### Supplied information
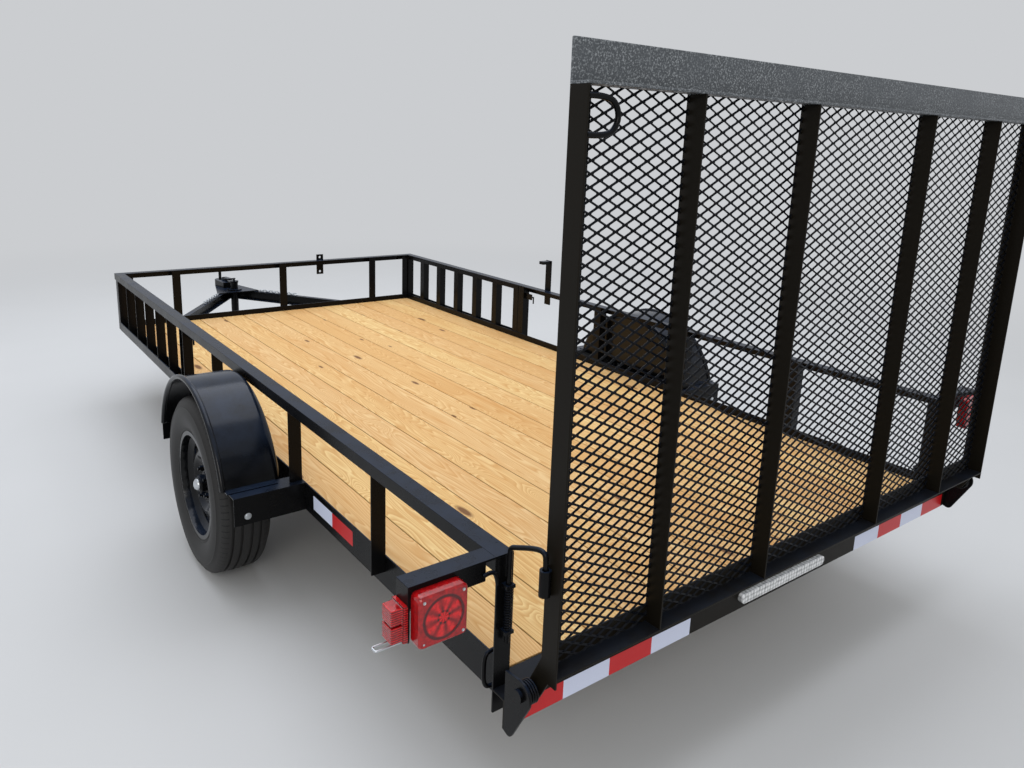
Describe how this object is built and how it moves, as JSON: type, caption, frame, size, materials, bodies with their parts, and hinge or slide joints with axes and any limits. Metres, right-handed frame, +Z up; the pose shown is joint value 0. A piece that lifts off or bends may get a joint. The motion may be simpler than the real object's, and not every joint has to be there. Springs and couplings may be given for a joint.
{
  "type": "utility trailer",
  "caption": "Single-axle flat utility trailer with a wood deck, angle iron rails with stowed side ramps, round fenders, A-frame tongue with jack and a hinged mesh ramp gate.",
  "frame": {"origin": "on the floor, under the middle of the trailer's length and width", "axes": "+X forward to the coupler, +Y to the trailer's left, +Z up"},
  "size_m": [5.569, 2.6864, 1.862],
  "materials": {
    "black_paint": "gloss black enamel over steel",
    "wheel_black": "gloss black enamel",
    "tyre": "radial tyre rubber",
    "zinc": "bright zinc plate",
    "pine": "pressure treated pine boards",
    "red_lens": "moulded red lens",
    "clear_lens": "silvered lens bar"
  },
  "bodies": {
    "trailer": {"axle": "black_paint", "coupler": "black_paint", "coupler_latch": "zinc", "deck_boards": "pine", "fender_brackets": "black_paint", "fender_left": "black_paint", "fender_right": "black_paint", "frame_front": "black_paint", "frame_side_left": "black_paint", "frame_side_right": "black_paint", "gate_latches": "zinc", "gate_springs": "zinc", "hinge_ears": "black_paint", "hinge_pins": "zinc", "id_light_bar": "clear_lens", "jack_body": "zinc", "jack_crank": "zinc", "joists": "black_paint", "lamp_arms": "black_paint", "latch_guides": "black_paint", "latch_springs": "zinc", "leaf_springs": "black_paint", "loop_clips": "zinc", "posts_front": "black_paint", "posts_left": "black_paint", "posts_right": "black_paint", "rail_front": "black_paint", "rail_left": "black_paint", "rail_plate": "black_paint", "rail_right": "black_paint", "ramp_latches": "zinc", "ramp_markers": "red_lens", "rear_sill": "black_paint", "safety_chains": "zinc", "side_markers": "red_lens", "side_ramp_left": "black_paint", "side_ramp_right": "black_paint", "spare_carrier": "black_paint", "spring_hangers": "black_paint", "spring_seats": "black_paint", "tail_lamps": "red_lens", "tongue_left": "black_paint", "tongue_right": "black_paint"},
    "gate": {"gate_frame": "black_paint", "gate_lip": "black_paint", "gate_loop": "zinc", "gate_mesh": "black_paint", "gate_sleeves": "black_paint", "gate_uprights": "black_paint"},
    "wheel_left_body": {"tyre_left": "tyre", "wheel_left": "wheel_black", "hub_left": "zinc"},
    "wheel_right_body": {"tyre_right": "tyre", "wheel_right": "wheel_black", "hub_right": "zinc"},
    "jack_leg_body": {"jack_leg": "zinc"}
  },
  "joints": [
    {"name": "wheel_left_spin", "type": "hinge", "parent": "trailer", "child": "wheel_left_body", "pos_m": [-0.9475, 1.17, 0.344], "axis": [0, 1, 0], "continuous": true},
    {"name": "wheel_right_spin", "type": "hinge", "parent": "trailer", "child": "wheel_right_body", "pos_m": [-0.9475, -1.17, 0.344], "axis": [0, 1, 0], "continuous": true},
    {"name": "gate_swing", "type": "hinge", "parent": "trailer", "child": "gate", "pos_m": [-2.7135, 0, 0.488], "axis": [0, -1, 0], "range_deg": [0, 108]},
    {"name": "jack_slide", "type": "slide", "parent": "trailer", "child": "jack_leg_body", "axis": [0, 0, 1], "range_m": [0, 0.18]}
  ]
}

### Goal of the exercise
Copy out every line from the material above in which the word "slide" appears.

### Result of the task
Describe how this object is built and how it moves, as JSON: type, caption, frame, size, materials, bodies with their parts, and hinge or slide joints with axes and any limits. Metres, right-handed frame, +Z up; the pose shown is joint value 0. A piece that lifts off or bends may get a joint. The motion may be simpler than the real object's, and not every joint has to be there. Springs and couplings may be given for a joint.
    {"name": "jack_slide", "type": "slide", "parent": "trailer", "child": "jack_leg_body", "axis": [0, 0, 1], "range_m": [0, 0.18]}